When it comes to sourcing quality talent, employee referrals have been shown to outpace just about every other recruiting source.
In fact, 46% of candidates referred to a company through an employee referral program end up staying at least a year with the company, compared to just 33% from job boards on a company website, and 22% from a third party job board site.
Additionally, a recent Jobvite Index shows that only 6.9% of candidates are sourced through referrals, 39.9% of hires are done through referrals. Additionally, application-to-hire time frame is shorter, and the employee referrals stay longer.
In terms of the advantages of employee referral programs, LinkedIn’s Paul Petrone puts it this way: “getting a referral is a cheaper way to hire, a faster way to hire, generally produces a better hire and lowers the turnover rate at your company.”

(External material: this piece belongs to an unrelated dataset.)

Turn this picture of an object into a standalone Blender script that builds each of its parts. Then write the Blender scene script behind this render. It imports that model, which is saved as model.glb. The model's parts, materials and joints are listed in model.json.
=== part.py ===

Providing Employees with Data for Even Better Referrals
We’ve mentioned in previous posts that employee referrals are the top source of quality candidates, and are also one way to help lighten the load of HR. Additionally, according to research conducted by iCIMS:
- Employee referrals stay longer
- Referred employees are more satisfied
- Referred employee satisfaction increases over time
So how can you aid your employees in their referral recruiting efforts?
Among creating a user-friendly process, determining the goal of your referral program, and clarifying what employees can expect when they refer a candidate, Petrone lists providing the proper information about the open job’s qualifications can encourage employees to refer good people.
And this is where data provided by tools like a job analysis is going to be helpful.
The essential responsibility of a job analysis is to define the job itself. This includes not only technical skills, but also competencies considered valuable.
For example, a sales associate may need good listening skills which might not be a priority for somebody in customer service. A customer service representative may have greater need of product knowledge or policies and procedures.
When looking to fill a new position, management can provide employees with information from the job analysis.
Petrone states that detailing exactly what your company is looking for in referred candidates is imperative to the success of your referral program, since even one variation between skillsets can make a major impact on your bottom line. While employees who are part of the corporate culture may have a better understanding of what is really needed, Petrone writes, employee referral program training presents an opportunity to discuss what skills are required by various jobs.
Employee referral programs are a very cost-effective way of filling positions. Companies can add considerable quality to the effort by making use of job analysis information. The market is a tough place to do business, and competition never rests. With some information and proper guidance, employees can be a valuable source of highly qualified individuals for any job vacancy.